Perplexing questions of aliens, the devil’s fate, and mermaids aside, what I do know of grace is this: Grace is vulgar, offensive, and despicable. It is unfair. It shows no favorites, and respects no boundaries. It is by far the most hypocritical part of the Bible.
Grace is Samson, a man favored by God who slaughtered an army of 1000 men with a donkey’s jawbone and still (anointed as he was) gave into temptation and slept with that Siren, Delilah, who shaved his head and stole his strength. At the end of his life, disobedient to God, eyes gouged out, bald, and chained up in a dungeon, he called on God to be used one last time. And God answered.
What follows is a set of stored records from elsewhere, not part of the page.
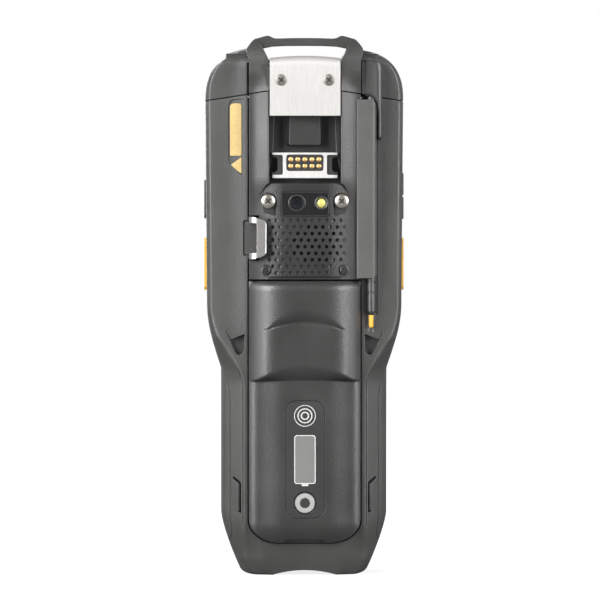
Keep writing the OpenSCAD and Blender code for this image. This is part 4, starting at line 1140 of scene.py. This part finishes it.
def battery_heights():
    """Heights of the battery's rings, closest together round the two folds."""
    z, out = BATTERY_Z, []
    while z < BATTERY_TOP - 0.2:
        out.append(z)
        near = min(abs(z - VALLEY_Z - 2), abs(z - STEP_Z - 3))
        z += 0.35 if near < 5 else 1.0
    return out + [BATTERY_TOP]


def make_battery():
    """The battery's cover, with openings for its label, button and gauge, and a slit at the lower end."""
    floor = WING_Y + 0.6
    turns = [math.pi * k / 64 for k in range(65)]
    rings = []
    for z in battery_heights():
        ring = [(-BATTERY_X, floor, z)]
        for x in [-BATTERY_X * math.cos(a) for a in turns]:
            height = max(0.2, battery_height(x, z))
            ring.append((x, BATTERY_EDGE_Y - height, z - sag(z) * min(1, (x / 16.5) ** 2)))
        rings.append(ring + [(BATTERY_X, floor, z)])
    slit = [(-9.2, BATTERY_Z - 2), (9.2, BATTERY_Z - 2), (8.6, BATTERY_Z + 1.5), (-8.6, BATTERY_Z + 1.5)]
    steps = [
        ("keep", prism("y", battery_plan(), -FAR, FAR)),
        opened((-13, -17.8, BATTERY_Z + 3), (13, FAR, BATTERY_TOP - 3)),
        sunk(pad(0, LABEL_MID, LABEL_W, RINGS_Z - BUTTON_Z + 13.4, 5, 10), BATTERY_LOW_Y + 0.4),
        through(circle(0, BUTTON_Z, 4.8)),
        through(pad(0, GAUGE_MID, GAUGE_W + 0.2, GAUGE_H + 0.2, 0.8)),
        sunk(soften(slit, [0, 0, 0.7, 0.7]), GRIP_Y + 0.1),
    ]
    return carve("battery_cover", loft("battery", rings), *steps)


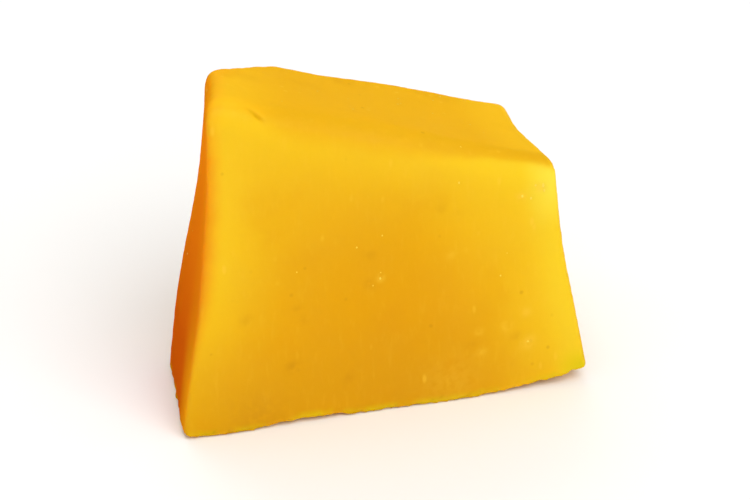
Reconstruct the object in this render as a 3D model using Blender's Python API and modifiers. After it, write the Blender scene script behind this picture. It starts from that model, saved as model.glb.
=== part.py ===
"""A chunk of ripe mango, cut from the cheek of a large fruit: one solid piece of flesh.

Its underside is the peeled outer side of the cheek, gently domed and flattened
where the chunk stands on it. Every other side is one pull of the knife.
"""

import math

import bmesh
import bpy
from mathutils import Vector, noise

MM = 0.001

# The cheek, lying on its peeled side: half lengths of the fruit along X, Y and Z
CHEEK_HALF_SIZES = Vector((76, 58, 33)) * MM
CHEEK_SEGMENTS = 128
# The lowest point of the cheek, before the soft flesh settles by SETTLED
CHEEK_LOW_X = 10.5 * MM
CHEEK_LOW_Y = 11.8 * MM
SETTLED = 0.8 * MM

# The block that the knife trims, and the point near the chunk's middle that cuts are placed from
BLOCK_SIZE = 90 * MM
HEART = Vector((17, 13, 13)) * MM

# name: (way the cut faces, from +X; how far it leans up, in degrees; distance from the heart)
KNIFE_CUTS = {
    "front": (-73.5, 5.5, 7.1 * MM),
    "left": (-172.2, 4.9, 17.4 * MM),
    "back_left": (140.0, 5.4, 13.9 * MM),
    "back": (106.0, 8.5, 12.2 * MM),
    "right": (15.5, 7.2, 17.1 * MM),
    "top": (32.6, 71.4, 12.7 * MM),
}

# How far the soft edge between two sides reaches into each; the peel's edges stay crisp
EDGE_WIDTHS = {
    ("front", "top"): 2.2 * MM,
    ("front", "left"): 0.6 * MM,
    ("front", "right"): 0.7 * MM,
    ("left", "top"): 1.8 * MM,
    ("back_left", "top"): 1.4 * MM,
    ("back_left", "left"): 1.2 * MM,
    ("back", "back_left"): 1.4 * MM,
    ("back", "top"): 1.2 * MM,
    ("back", "right"): 1.4 * MM,
    ("right", "top"): 0.6 * MM,
}
WIDEST_EDGE = max(EDGE_WIDTHS.values())
EDGE_SEGMENTS = 6
SHARP_EDGE_ANGLE = 40

# A shallow slip of the peeling knife under the front edge
SLIP_PLACE = Vector((11.5, 1.5, -0.9)) * MM
SLIP_HALF_SIZES = Vector((7.0, 4.0, 1.4)) * MM
SLIP_SEGMENTS = 24

# Where the knife swung in past a flat cut, as (place, reach, push)
KNIFE_SWINGS = {
    "left_middle": (
        Vector((1.1, 4.0, 17)) * MM,
        Vector((8, 12, 9)) * MM,
        Vector((0.9, 0, 0)) * MM,
    ),
    "left_back_corner": (
        Vector((0.7, 13.0, 30)) * MM,
        Vector((6, 5, 7.5)) * MM,
        Vector((1.1, 0, 0)) * MM,
    ),
    "right_back_corner": (
        Vector((31.0, 21.5, 21.0)) * MM,
        Vector((7, 3.8, 7)) * MM,
        Vector((-0.75, 0, 0)) * MM,
    ),
    "right_front_edge": (
        Vector((34.5, 10.5, 15.5)) * MM,
        Vector((5, 7, 6.5)) * MM,
        Vector((-0.42, 0, 0)) * MM,
    ),
}

# Flesh is never quite flat: broad swells over the sides, and the spacing of the grid that carries them
SWELL_SIZE = 13 * MM
SWELL_HEIGHT = 0.45 * MM
GRID_SPACING = 1.5 * MM
SHORTEST_EDGE = 0.05 * MM

FLESH_COLOR = (0.87, 0.40, 0.012, 1)
FLESH_ROUGHNESS = 0.38


def clear_scene():
    for old_object in list(bpy.data.objects):
        bpy.data.objects.remove(old_object, do_unlink=True)


def make_collection(name):
    collection = bpy.data.collections.new(name)
    bpy.context.scene.collection.children.link(collection)
    return collection


def make_object(name, body, collection):
    mesh = bpy.data.meshes.new(name)
    body.to_mesh(mesh)
    body.free()
    made = bpy.data.objects.new(name, mesh)
    collection.objects.link(made)
    return made


def hide_from_build(helper):
    helper.hide_render = True
    helper.display_type = "WIRE"


def make_flesh_material():
    material = bpy.data.materials.new("ripe_mango_flesh")
    material.use_nodes = True
    shader = material.node_tree.nodes["Principled BSDF"]
    shader.inputs["Base Color"].default_value = FLESH_COLOR
    shader.inputs["Roughness"].default_value = FLESH_ROUGHNESS
    shader.inputs["Metallic"].default_value = 0
    return material


def make_ellipsoid(name, center, half_sizes, segments, collection):
    body = bmesh.new()
    bmesh.ops.create_uvsphere(body, u_segments=segments, v_segments=segments, radius=1)
    bmesh.ops.scale(body, vec=half_sizes, verts=body.verts)
    bmesh.ops.translate(body, vec=center, verts=body.verts)
    ellipsoid = make_object(name, body, collection)
    hide_from_build(ellipsoid)
    return ellipsoid


def cut_normal(facing, lean):
    facing, lean = math.radians(facing), math.radians(lean)
    level = Vector((math.cos(facing), math.sin(facing), 0)) * math.cos(lean)
    return level + Vector((0, 0, math.sin(lean)))


def slice_off(body, point, normal):
    """Cuts away what lies beyond a plane and closes the cut. Returns the new face."""
    everything = body.verts[:] + body.edges[:] + body.faces[:]
    cut = bmesh.ops.bisect_plane(
        body, geom=everything, plane_co=point, plane_no=normal, clear_outer=True
    )
    rim = [item for item in cut["geom_cut"] if isinstance(item, bmesh.types.BMEdge)]
    return bmesh.ops.edgeloop_fill(body, edges=rim)["faces"]


def mark_soft_edges(body, side_layer):
    """Writes each edge's softness as a bevel weight."""
    names = [None] + list(KNIFE_CUTS)
    weights = body.edges.layers.float.new("bevel_weight_edge")
    for edge in body.edges:
        sides = [names[face[side_layer]] for face in edge.link_faces]
        if None not in sides:
            edge[weights] = EDGE_WIDTHS[tuple(sorted(sides))] / WIDEST_EDGE


def make_trimmed_block(collection):
    """A block of flesh after every cut of the knife, still without its peeled side."""
    body = bmesh.new()
    bmesh.ops.create_cube(body, size=BLOCK_SIZE)
    side_layer = body.faces.layers.int.new("side")
    for side, (facing, lean, distance) in enumerate(KNIFE_CUTS.values(), start=1):
        normal = cut_normal(facing, lean)
        for face in slice_off(body, HEART + normal * distance, normal):
            face[side_layer] = side
    bmesh.ops.recalc_face_normals(body, faces=body.faces)
    mark_soft_edges(body, side_layer)
    return make_object("trimmed_block", body, collection)


def add_boolean(target, cutter, operation):
    cut = target.modifiers.new(cutter.name, "BOOLEAN")
    cut.operation = operation
    cut.solver = "EXACT"
    cut.object = cutter


def evaluated_body(made):
    """The object's mesh after its modifiers, as a bmesh."""
    graph = bpy.context.evaluated_depsgraph_get()
    evaluated = made.evaluated_get(graph)
    body = bmesh.new()
    body.from_mesh(evaluated.to_mesh())
    evaluated.to_mesh_clear()
    return body


def grid_planes(body, axis):
    """Evenly spaced places along an axis, from one end of the body to the other."""
    reach = [vertex.co[axis] for vertex in body.verts]
    steps = math.ceil((max(reach) - min(reach)) / GRID_SPACING)
    spacing = (max(reach) - min(reach)) / steps
    return [min(reach) + spacing * step for step in range(1, steps)]


def add_grid(body):
    """Scores the sides across in all three directions, so that they can swell."""
    for axis in range(3):
        normal = Vector((0, 0, 0))
        normal[axis] = 1
        for place in grid_planes(body, axis):
            everything = body.verts[:] + body.edges[:] + body.faces[:]
            bmesh.ops.bisect_plane(body, geom=everything, plane_co=normal * place, plane_no=normal)
    bmesh.ops.remove_doubles(body, verts=body.verts, dist=SHORTEST_EDGE)
    bmesh.ops.triangulate(body, faces=body.faces)


def swell(body):
    """Pushes the sides in and out a little, straight away from the heart of the chunk."""
    for vertex in body.verts:
        outward = (vertex.co - HEART).normalized()
        vertex.co += outward * noise.noise(vertex.co / SWELL_SIZE) * SWELL_HEIGHT


def swing_knife(body):
    """Pushes the sides in or out where the knife swung, fading smoothly away from each place."""
    for place, reach, push in KNIFE_SWINGS.values():
        for vertex in body.verts:
            away = vertex.co - place
            steps = [away[axis] / reach[axis] for axis in range(3)]
            fade = math.exp(-sum(step * step for step in steps) / 2)
            vertex.co += push * fade


def settle(body):
    """Flattens the spot that the chunk stands on, and puts the origin under its middle."""
    slice_off(body, Vector((0, 0, 0)), Vector((0, 0, -1)))
    for axis in range(2):
        reach = [vertex.co[axis] for vertex in body.verts]
        middle = (min(reach) + max(reach)) / 2
        for vertex in body.verts:
            vertex.co[axis] -= middle


def make_chunk():
    parts = make_collection("mango_chunk")
    cutters = make_collection("cutters")
    cheek_center = Vector((CHEEK_LOW_X, CHEEK_LOW_Y, CHEEK_HALF_SIZES.z - SETTLED))
    cheek = make_ellipsoid("cheek", cheek_center, CHEEK_HALF_SIZES, CHEEK_SEGMENTS, cutters)
    slip = make_ellipsoid("peeler_slip", SLIP_PLACE, SLIP_HALF_SIZES, SLIP_SEGMENTS, cutters)

    block = make_trimmed_block(cutters)
    hide_from_build(block)
    soft_edges = block.modifiers.new("soft_edges", "BEVEL")
    soft_edges.limit_method = "WEIGHT"
    soft_edges.width = WIDEST_EDGE
    soft_edges.segments = EDGE_SEGMENTS
    add_boolean(block, cheek, "INTERSECT")
    add_boolean(block, slip, "DIFFERENCE")

    body = evaluated_body(block)
    add_grid(body)
    swing_knife(body)
    swell(body)
    settle(body)
    chunk = make_object("mango_chunk", body, parts)
    chunk.data.materials.append(make_flesh_material())
    chunk.data.shade_smooth()
    chunk.data.set_sharp_from_angle(angle=math.radians(SHARP_EDGE_ANGLE))


clear_scene()
make_chunk()
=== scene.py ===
# A chunk of ripe mango on a pale table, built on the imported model
import math
import random

import bmesh
import bpy
import numpy as np
from mathutils import Matrix, Vector, noise
from mathutils.kdtree import KDTree


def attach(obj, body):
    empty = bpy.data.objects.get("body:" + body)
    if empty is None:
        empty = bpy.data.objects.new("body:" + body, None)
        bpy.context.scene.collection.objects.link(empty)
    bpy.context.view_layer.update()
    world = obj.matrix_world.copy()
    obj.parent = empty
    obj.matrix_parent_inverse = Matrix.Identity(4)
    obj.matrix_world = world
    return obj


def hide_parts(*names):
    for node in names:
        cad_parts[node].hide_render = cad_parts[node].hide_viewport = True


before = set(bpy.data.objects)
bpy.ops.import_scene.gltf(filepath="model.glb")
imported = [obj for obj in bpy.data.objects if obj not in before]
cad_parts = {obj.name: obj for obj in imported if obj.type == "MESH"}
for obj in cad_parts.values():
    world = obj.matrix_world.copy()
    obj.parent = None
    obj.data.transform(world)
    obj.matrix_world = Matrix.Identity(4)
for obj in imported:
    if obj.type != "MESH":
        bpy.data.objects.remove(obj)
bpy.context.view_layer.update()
mm = 0.001


def hexToLinear(hexColour):
    # the standard sRGB curve
    channels = [int(hexColour[place:place + 2], 16) / 255 for place in (1, 3, 5)]
    linear = [c / 12.92 if c <= 0.04045 else ((c + 0.055) / 1.055) ** 2.4 for c in channels]
    return (*linear, 1)


def directionFrom(turn, height):
    # turn from the front and height above the level, both in degrees
    turn, height = math.radians(turn), math.radians(height)
    level = Vector((math.sin(turn), -math.cos(turn), 0)) * math.cos(height)
    return level + Vector((0, 0, math.sin(height)))


def addNode(tree, kind, settings=None, links=None):
    node = tree.nodes.new(kind)
    for name, value in (settings or {}).items():
        if name in node.inputs:
            node.inputs[name].default_value = value
        else:
            setattr(node, name, value)
    for name, source in (links or {}).items():
        tree.links.new(source, node.inputs[name])
    return node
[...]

Grace is Moses when he parts the Red Sea, leads his people out of Egypt, speaks directly to God, and personally delivers the Ten Commandments when in the first chapter of Exodus, he kills a man with his bare hands and buries him in the desert. And when he calls on God, God still answers.
Grace is the apostle Paul, previously known as Saul prior to preaching the gospel, a Biblical contracted killer hunting down and eliminating Christians for a living.
Grace is the woman at the well, and the prostitute who hid spies in her home,
Grace is me here and now, writing this, married and breathing after all the hearts I’ve bruised, the lies I’ve told, the brothers I’ve betrayed, the churches I’ve bashed, and the addictions I’ve let control me.
Grace is the Son of Man being nailed to a tree crying out, “Forgive them, Father, for they know not what they do.”
Grace is the thief on the cross who in the last moments of his life shouts to the Christ crucified along side him, “Don’t forget me.”
Grace is Christ’s reply to him: “On this day you will be with me in paradise.”